Problem to solve: Write out each line beneath this one exactly as it reads.

(Object data in JSON)
________________________
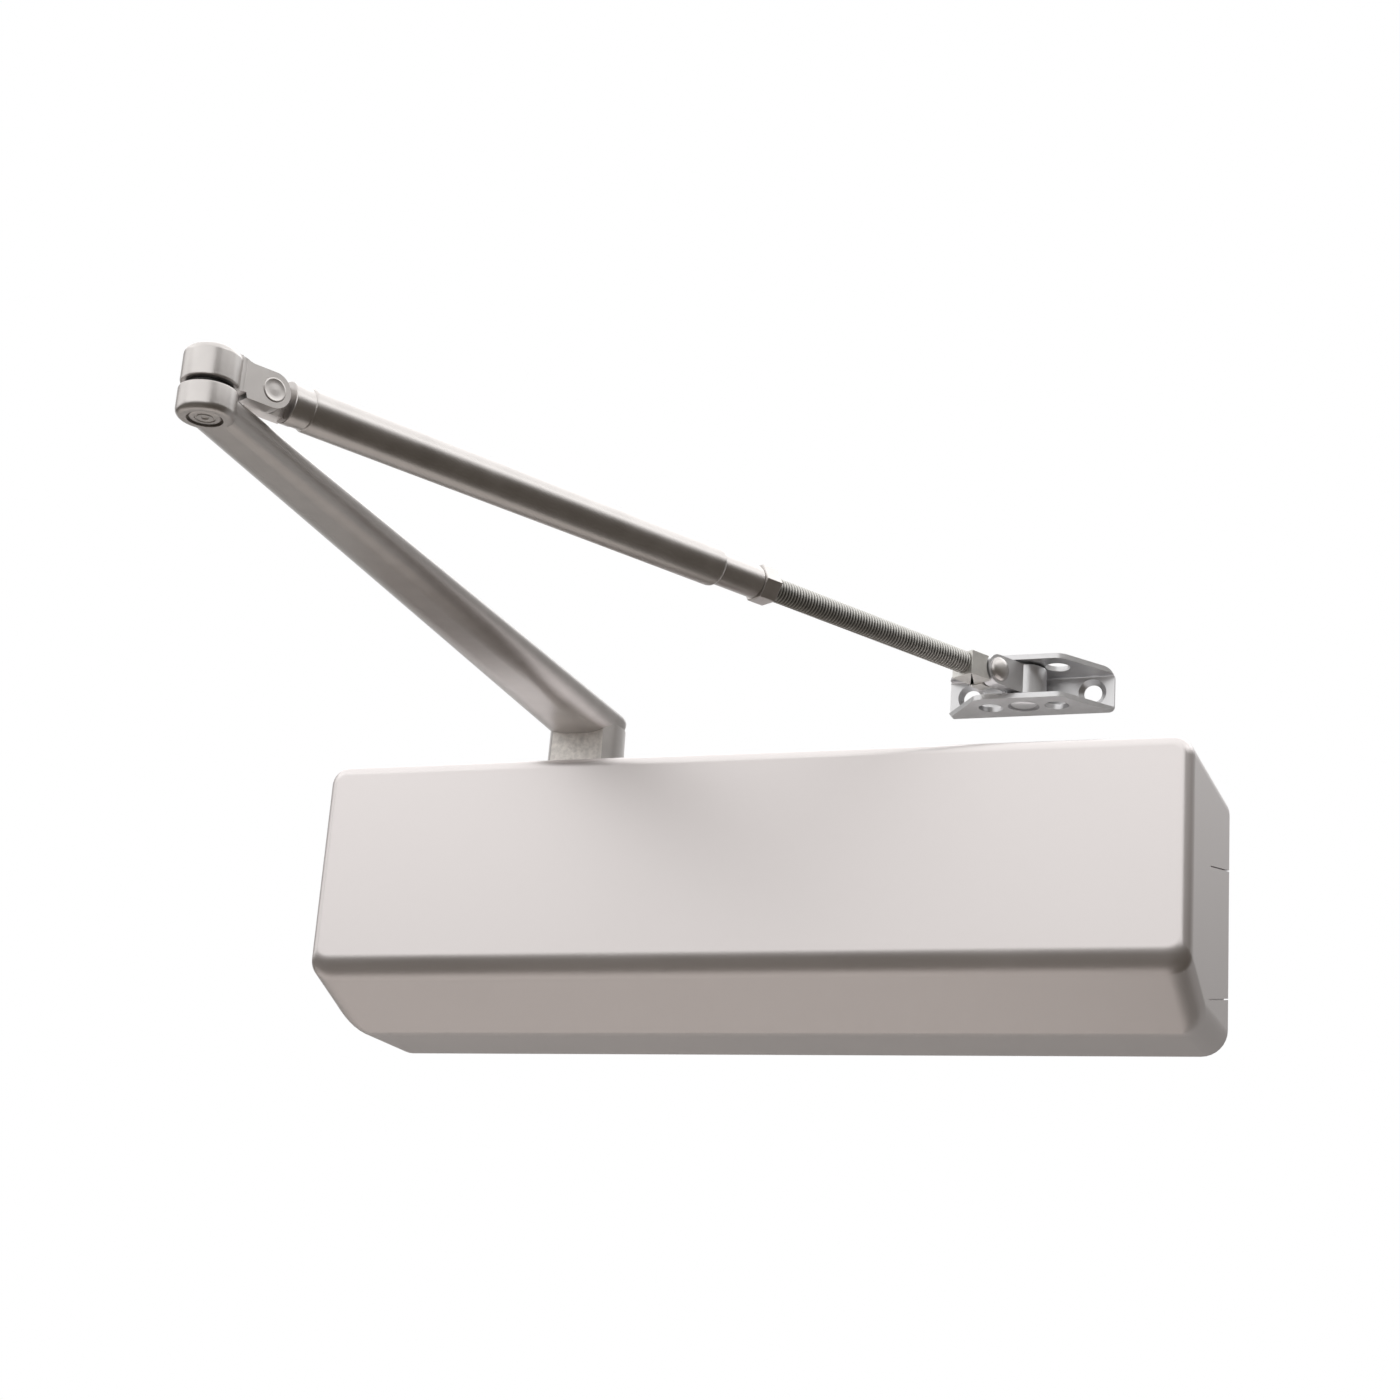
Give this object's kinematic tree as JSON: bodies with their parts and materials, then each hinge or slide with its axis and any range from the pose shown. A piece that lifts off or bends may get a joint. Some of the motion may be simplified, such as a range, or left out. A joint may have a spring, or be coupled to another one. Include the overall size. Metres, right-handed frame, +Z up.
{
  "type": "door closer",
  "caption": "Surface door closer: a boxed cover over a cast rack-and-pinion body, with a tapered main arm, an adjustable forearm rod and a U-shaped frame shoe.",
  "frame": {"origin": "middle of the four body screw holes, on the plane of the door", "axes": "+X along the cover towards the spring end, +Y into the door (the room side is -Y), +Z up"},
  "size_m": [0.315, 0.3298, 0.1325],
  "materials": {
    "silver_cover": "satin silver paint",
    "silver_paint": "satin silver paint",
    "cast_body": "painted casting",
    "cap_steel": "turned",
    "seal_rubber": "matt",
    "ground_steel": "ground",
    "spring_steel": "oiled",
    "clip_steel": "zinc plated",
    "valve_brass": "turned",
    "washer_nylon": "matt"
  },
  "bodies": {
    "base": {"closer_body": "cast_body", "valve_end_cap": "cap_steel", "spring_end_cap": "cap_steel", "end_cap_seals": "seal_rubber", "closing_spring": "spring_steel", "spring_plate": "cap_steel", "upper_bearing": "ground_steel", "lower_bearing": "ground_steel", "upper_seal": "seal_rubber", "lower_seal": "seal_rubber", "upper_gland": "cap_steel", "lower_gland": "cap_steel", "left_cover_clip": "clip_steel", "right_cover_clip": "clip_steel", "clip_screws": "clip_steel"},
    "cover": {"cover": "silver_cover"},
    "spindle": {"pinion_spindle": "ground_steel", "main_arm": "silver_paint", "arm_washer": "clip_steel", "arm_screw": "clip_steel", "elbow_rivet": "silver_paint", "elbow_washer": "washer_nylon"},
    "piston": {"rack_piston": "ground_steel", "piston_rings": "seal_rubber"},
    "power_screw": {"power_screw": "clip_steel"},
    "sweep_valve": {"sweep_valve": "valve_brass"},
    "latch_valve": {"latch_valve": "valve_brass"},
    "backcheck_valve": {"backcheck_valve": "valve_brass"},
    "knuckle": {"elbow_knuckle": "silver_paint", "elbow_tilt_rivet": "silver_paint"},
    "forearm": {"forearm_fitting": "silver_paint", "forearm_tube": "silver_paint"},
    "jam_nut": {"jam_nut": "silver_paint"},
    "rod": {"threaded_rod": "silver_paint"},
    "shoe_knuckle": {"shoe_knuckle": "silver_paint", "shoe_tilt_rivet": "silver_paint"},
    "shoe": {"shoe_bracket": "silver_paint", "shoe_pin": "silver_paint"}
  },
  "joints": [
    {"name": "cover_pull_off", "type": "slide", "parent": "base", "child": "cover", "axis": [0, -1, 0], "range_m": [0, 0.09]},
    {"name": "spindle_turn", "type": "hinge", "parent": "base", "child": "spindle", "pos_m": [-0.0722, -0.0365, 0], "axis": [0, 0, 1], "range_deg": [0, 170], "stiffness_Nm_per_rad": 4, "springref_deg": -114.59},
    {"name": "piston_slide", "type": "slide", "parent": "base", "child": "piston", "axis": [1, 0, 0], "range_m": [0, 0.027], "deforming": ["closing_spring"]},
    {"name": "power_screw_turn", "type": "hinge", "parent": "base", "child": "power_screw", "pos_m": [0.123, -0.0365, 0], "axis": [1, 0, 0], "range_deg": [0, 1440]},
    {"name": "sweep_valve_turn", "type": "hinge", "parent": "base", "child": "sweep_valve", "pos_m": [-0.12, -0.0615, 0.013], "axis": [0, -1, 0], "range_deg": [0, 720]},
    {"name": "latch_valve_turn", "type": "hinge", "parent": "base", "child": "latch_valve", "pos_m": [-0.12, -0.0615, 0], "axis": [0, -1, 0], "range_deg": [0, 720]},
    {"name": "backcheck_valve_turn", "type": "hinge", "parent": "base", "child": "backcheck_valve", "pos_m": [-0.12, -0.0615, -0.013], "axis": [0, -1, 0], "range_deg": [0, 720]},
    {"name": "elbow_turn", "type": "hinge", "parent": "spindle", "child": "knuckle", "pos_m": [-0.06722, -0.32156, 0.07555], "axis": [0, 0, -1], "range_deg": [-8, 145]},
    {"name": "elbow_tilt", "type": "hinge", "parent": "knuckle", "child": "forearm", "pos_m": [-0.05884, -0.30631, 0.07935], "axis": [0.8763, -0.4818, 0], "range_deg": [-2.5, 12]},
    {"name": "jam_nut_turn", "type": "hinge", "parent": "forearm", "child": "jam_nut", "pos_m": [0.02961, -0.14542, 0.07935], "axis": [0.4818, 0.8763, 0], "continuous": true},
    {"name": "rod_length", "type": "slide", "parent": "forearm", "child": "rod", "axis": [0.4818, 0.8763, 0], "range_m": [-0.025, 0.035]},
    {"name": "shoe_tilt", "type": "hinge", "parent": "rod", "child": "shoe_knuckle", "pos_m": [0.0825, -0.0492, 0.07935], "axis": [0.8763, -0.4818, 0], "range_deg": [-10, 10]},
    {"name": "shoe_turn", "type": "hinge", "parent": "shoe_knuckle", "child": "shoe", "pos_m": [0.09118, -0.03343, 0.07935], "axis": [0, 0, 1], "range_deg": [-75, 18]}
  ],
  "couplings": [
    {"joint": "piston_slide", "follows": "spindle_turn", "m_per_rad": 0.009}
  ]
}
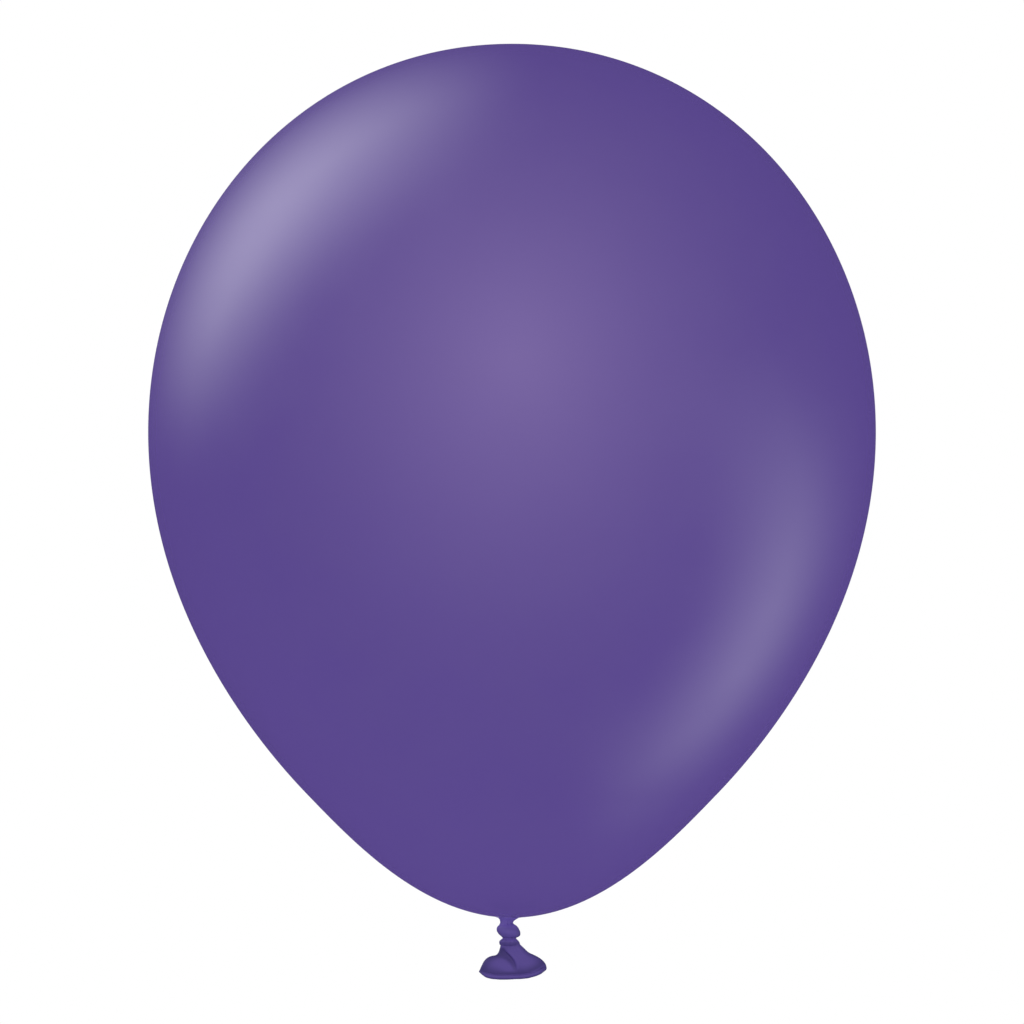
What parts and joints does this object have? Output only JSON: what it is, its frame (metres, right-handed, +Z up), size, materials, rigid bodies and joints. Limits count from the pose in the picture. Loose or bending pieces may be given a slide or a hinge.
________________________
Expected output:
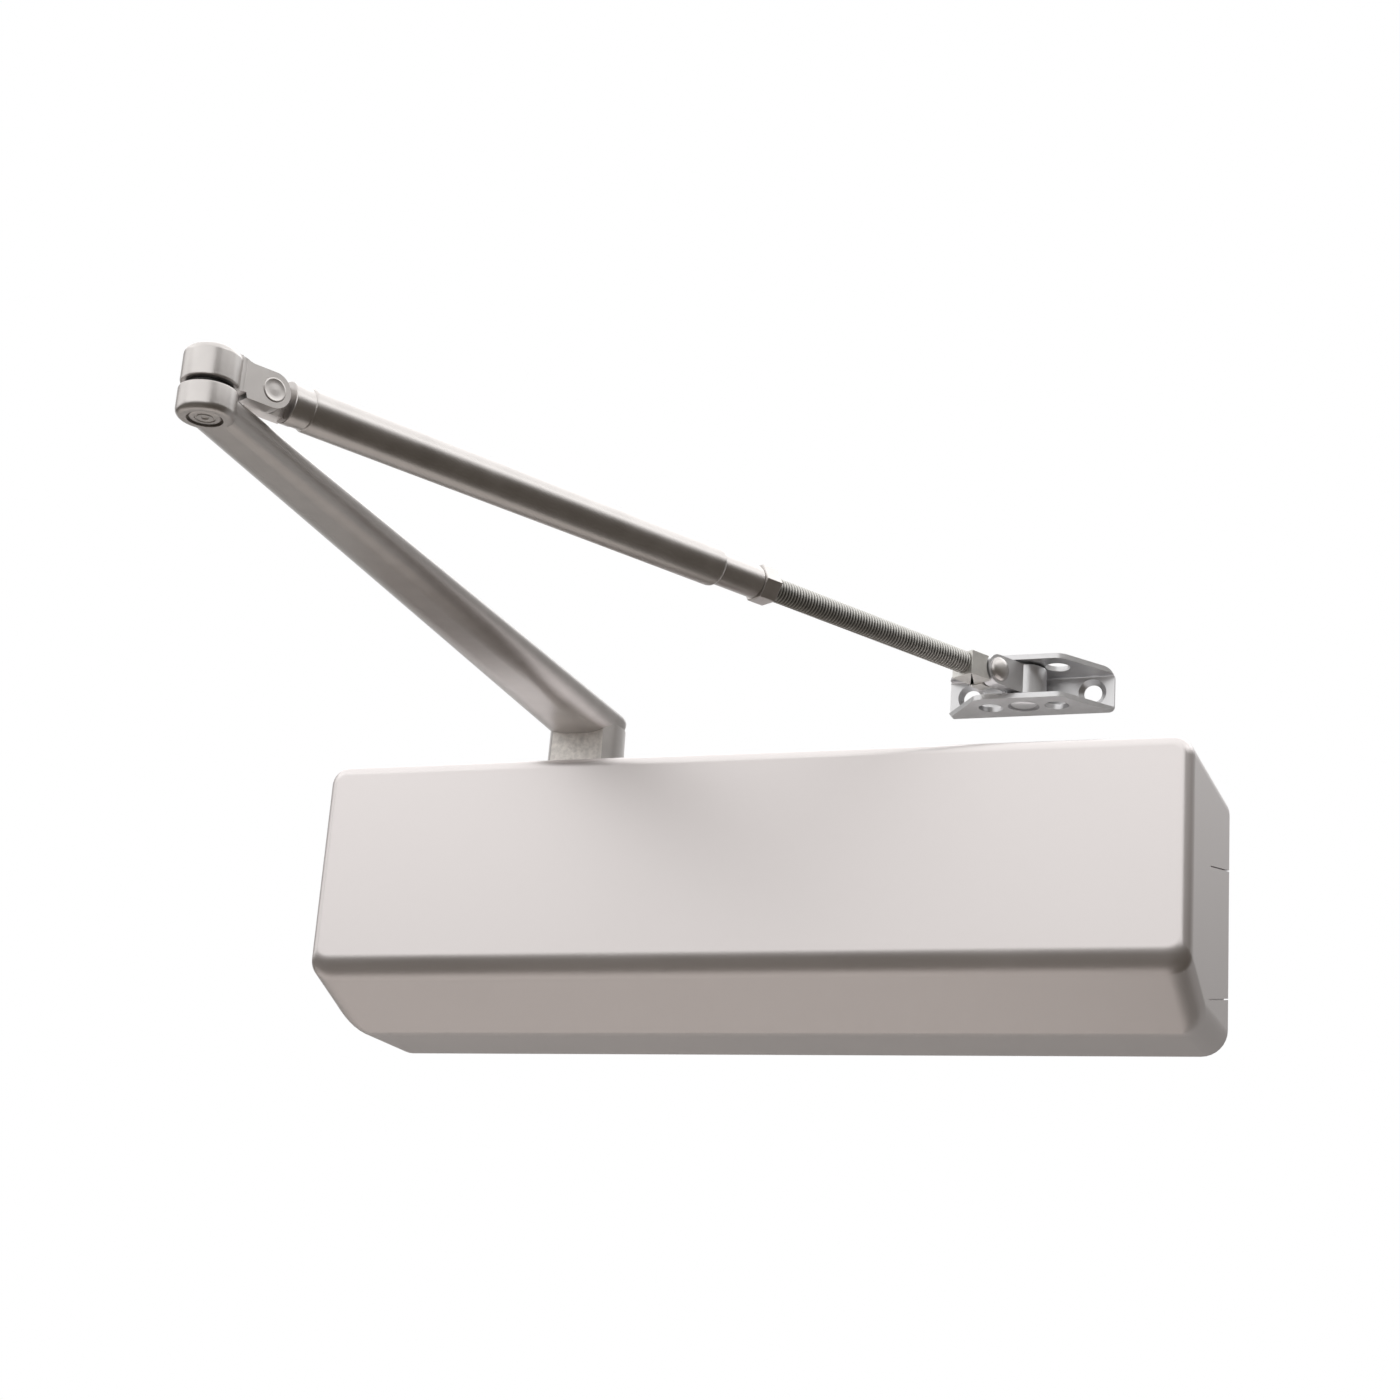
Give this object's kinematic tree as JSON: bodies with their parts and materials, then each hinge or slide with its axis and any range from the pose shown. A piece that lifts off or bends may get a joint. Some of the motion may be simplified, such as a range, or left out. A joint may have a spring, or be coupled to another one. Include the overall size. Metres, right-handed frame, +Z up.
{
  "type": "door closer",
  "caption": "Surface door closer: a boxed cover over a cast rack-and-pinion body, with a tapered main arm, an adjustable forearm rod and a U-shaped frame shoe.",
  "frame": {"origin": "middle of the four body screw holes, on the plane of the door", "axes": "+X along the cover towards the spring end, +Y into the door (the room side is -Y), +Z up"},
  "size_m": [0.315, 0.3298, 0.1325],
  "materials": {
    "silver_cover": "satin silver paint",
    "silver_paint": "satin silver paint",
    "cast_body": "painted casting",
    "cap_steel": "turned",
    "seal_rubber": "matt",
    "ground_steel": "ground",
    "spring_steel": "oiled",
    "clip_steel": "zinc plated",
    "valve_brass": "turned",
    "washer_nylon": "matt"
  },
  "bodies": {
    "base": {"closer_body": "cast_body", "valve_end_cap": "cap_steel", "spring_end_cap": "cap_steel", "end_cap_seals": "seal_rubber", "closing_spring": "spring_steel", "spring_plate": "cap_steel", "upper_bearing": "ground_steel", "lower_bearing": "ground_steel", "upper_seal": "seal_rubber", "lower_seal": "seal_rubber", "upper_gland": "cap_steel", "lower_gland": "cap_steel", "left_cover_clip": "clip_steel", "right_cover_clip": "clip_steel", "clip_screws": "clip_steel"},
    "cover": {"cover": "silver_cover"},
    "spindle": {"pinion_spindle": "ground_steel", "main_arm": "silver_paint", "arm_washer": "clip_steel", "arm_screw": "clip_steel", "elbow_rivet": "silver_paint", "elbow_washer": "washer_nylon"},
    "piston": {"rack_piston": "ground_steel", "piston_rings": "seal_rubber"},
    "power_screw": {"power_screw": "clip_steel"},
    "sweep_valve": {"sweep_valve": "valve_brass"},
    "latch_valve": {"latch_valve": "valve_brass"},
    "backcheck_valve": {"backcheck_valve": "valve_brass"},
    "knuckle": {"elbow_knuckle": "silver_paint", "elbow_tilt_rivet": "silver_paint"},
    "forearm": {"forearm_fitting": "silver_paint", "forearm_tube": "silver_paint"},
    "jam_nut": {"jam_nut": "silver_paint"},
    "rod": {"threaded_rod": "silver_paint"},
    "shoe_knuckle": {"shoe_knuckle": "silver_paint", "shoe_tilt_rivet": "silver_paint"},
    "shoe": {"shoe_bracket": "silver_paint", "shoe_pin": "silver_paint"}
  },
  "joints": [
    {"name": "cover_pull_off", "type": "slide", "parent": "base", "child": "cover", "axis": [0, -1, 0], "range_m": [0, 0.09]},
    {"name": "spindle_turn", "type": "hinge", "parent": "base", "child": "spindle", "pos_m": [-0.0722, -0.0365, 0], "axis": [0, 0, 1], "range_deg": [0, 170], "stiffness_Nm_per_rad": 4, "springref_deg": -114.59},
    {"name": "piston_slide", "type": "slide", "parent": "base", "child": "piston", "axis": [1, 0, 0], "range_m": [0, 0.027], "deforming": ["closing_spring"]},
    {"name": "power_screw_turn", "type": "hinge", "parent": "base", "child": "power_screw", "pos_m": [0.123, -0.0365, 0], "axis": [1, 0, 0], "range_deg": [0, 1440]},
    {"name": "sweep_valve_turn", "type": "hinge", "parent": "base", "child": "sweep_valve", "pos_m": [-0.12, -0.0615, 0.013], "axis": [0, -1, 0], "range_deg": [0, 720]},
    {"name": "latch_valve_turn", "type": "hinge", "parent": "base", "child": "latch_valve", "pos_m": [-0.12, -0.0615, 0], "axis": [0, -1, 0], "range_deg": [0, 720]},
    {"name": "backcheck_valve_turn", "type": "hinge", "parent": "base", "child": "backcheck_valve", "pos_m": [-0.12, -0.0615, -0.013], "axis": [0, -1, 0], "range_deg": [0, 720]},
    {"name": "elbow_turn", "type": "hinge", "parent": "spindle", "child": "knuckle", "pos_m": [-0.06722, -0.32156, 0.07555], "axis": [0, 0, -1], "range_deg": [-8, 145]},
    {"name": "elbow_tilt", "type": "hinge", "parent": "knuckle", "child": "forearm", "pos_m": [-0.05884, -0.30631, 0.07935], "axis": [0.8763, -0.4818, 0], "range_deg": [-2.5, 12]},
    {"name": "jam_nut_turn", "type": "hinge", "parent": "forearm", "child": "jam_nut", "pos_m": [0.02961, -0.14542, 0.07935], "axis": [0.4818, 0.8763, 0], "continuous": true},
    {"name": "rod_length", "type": "slide", "parent": "forearm", "child": "rod", "axis": [0.4818, 0.8763, 0], "range_m": [-0.025, 0.035]},
    {"name": "shoe_tilt", "type": "hinge", "parent": "rod", "child": "shoe_knuckle", "pos_m": [0.0825, -0.0492, 0.07935], "axis": [0.8763, -0.4818, 0], "range_deg": [-10, 10]},
    {"name": "shoe_turn", "type": "hinge", "parent": "shoe_knuckle", "child": "shoe", "pos_m": [0.09118, -0.03343, 0.07935], "axis": [0, 0, 1], "range_deg": [-75, 18]}
  ],
  "couplings": [
    {"joint": "piston_slide", "follows": "spindle_turn", "m_per_rad": 0.009}
  ]
}
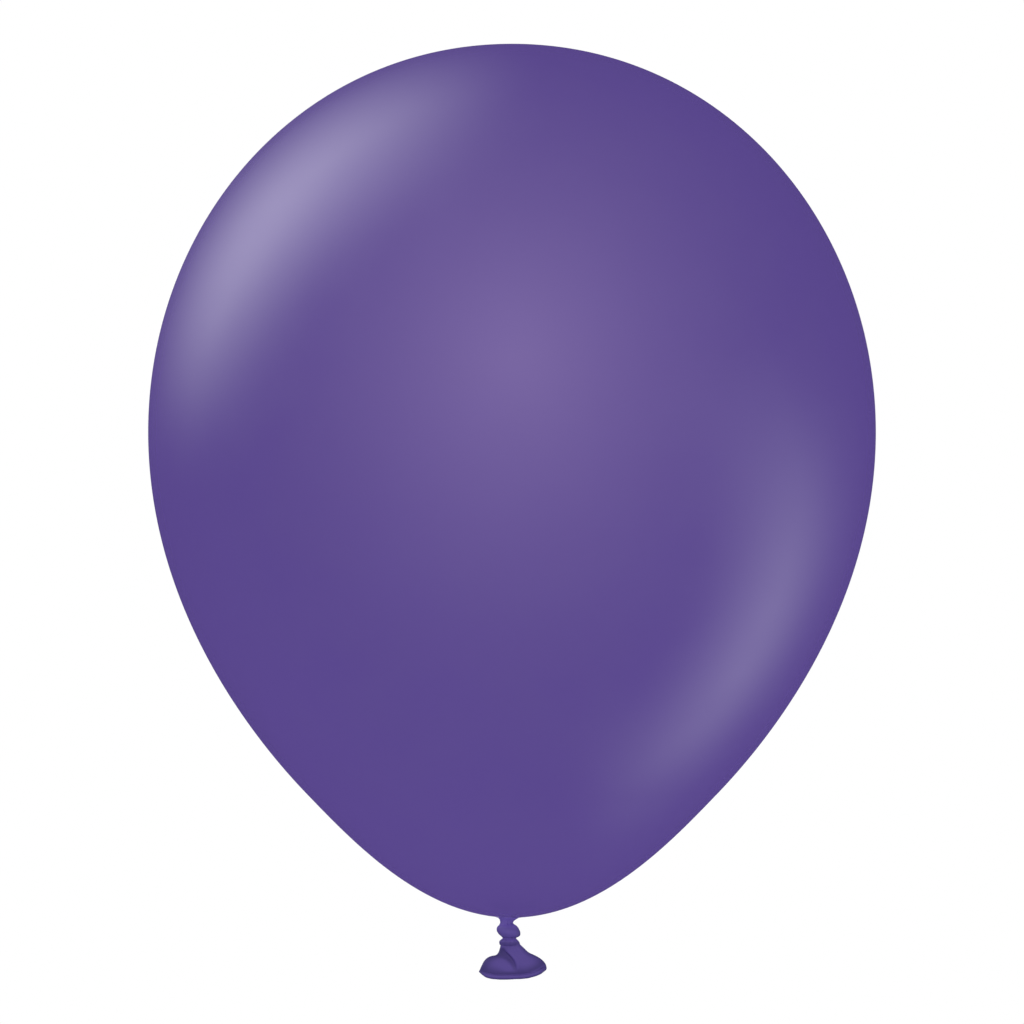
What parts and joints does this object have? Output only JSON: what it is, its frame (metres, right-handed, +Z up), size, materials, rigid bodies and joints. Limits count from the pose in the picture. Loose or bending pieces may be given a slide or a hinge.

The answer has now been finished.